What does this tell us?
The first thing this tell us is that communications have been established. The source has sent data to the host and the host has replied.
We can tell that communication has been established and it is not just coincidence that the source and host tried to talk to each other at the same time by two pieces of information.
Firstly the ports pairs (source/destination) are identical between the two records. When a system responds to a session it will always send data back the port that the request came from. These "high ports" or "ephemeral ports" are randomly assigned when a connection is made and a rarely open and listening for connections.

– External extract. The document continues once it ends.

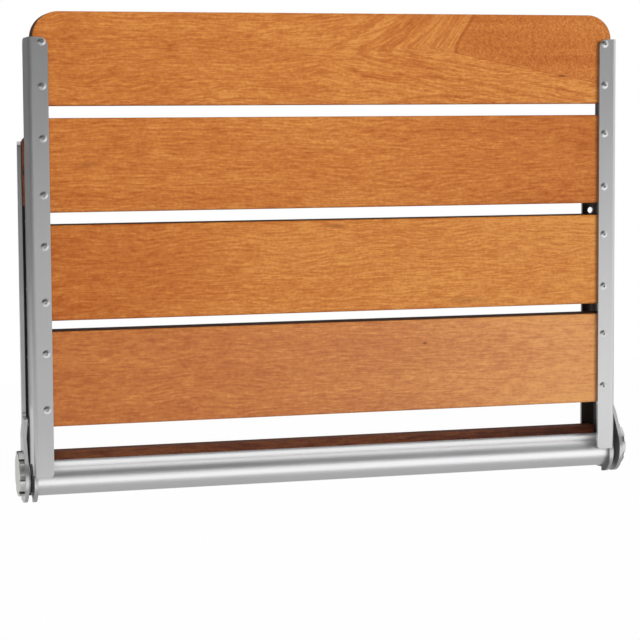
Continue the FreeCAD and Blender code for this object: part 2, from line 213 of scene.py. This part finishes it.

Secondly is the start and end time stamps. These are identical for each pair of flows. If this we two separate connections based on the number of packets and data sent we would expect to see variation in the end times, even if the start time happened to coincide.
Finally, we see two sets of flows with the same 5-tuple. This would indicate that all the records are flows that are part of the same session between the client and host.
What if I don't see this?
So what if you don't see these pairs of flow or you see flows with REJECT?
Well this means that the connection has not been established.
If the flow log entry shows REJECT this means that either the NACL or Security Group is blocking the flow. If there is a single entry that is showing REJECT (as in the first screen shot) then this means the inbound flow is being rejected. If there are two flows but it is the second flow showing REJECT then this means it is an outbound rule that is blocking the traffic.
If you are seeing a single log entry that is showing ACCEPT but no return flow then this means the application or service is not running or, if running, not listening for requests on the specified port. In these instance check the application/service is up and running and that it is configured to listen for requests on correct port.
Hope you have found this useful and helps you to understand your networks a little better. In a future article I'll take a look at how we can analyze and visualize the data in flow logs.
Till then, safe travels on your cloud journey and go rock your AWS solutions.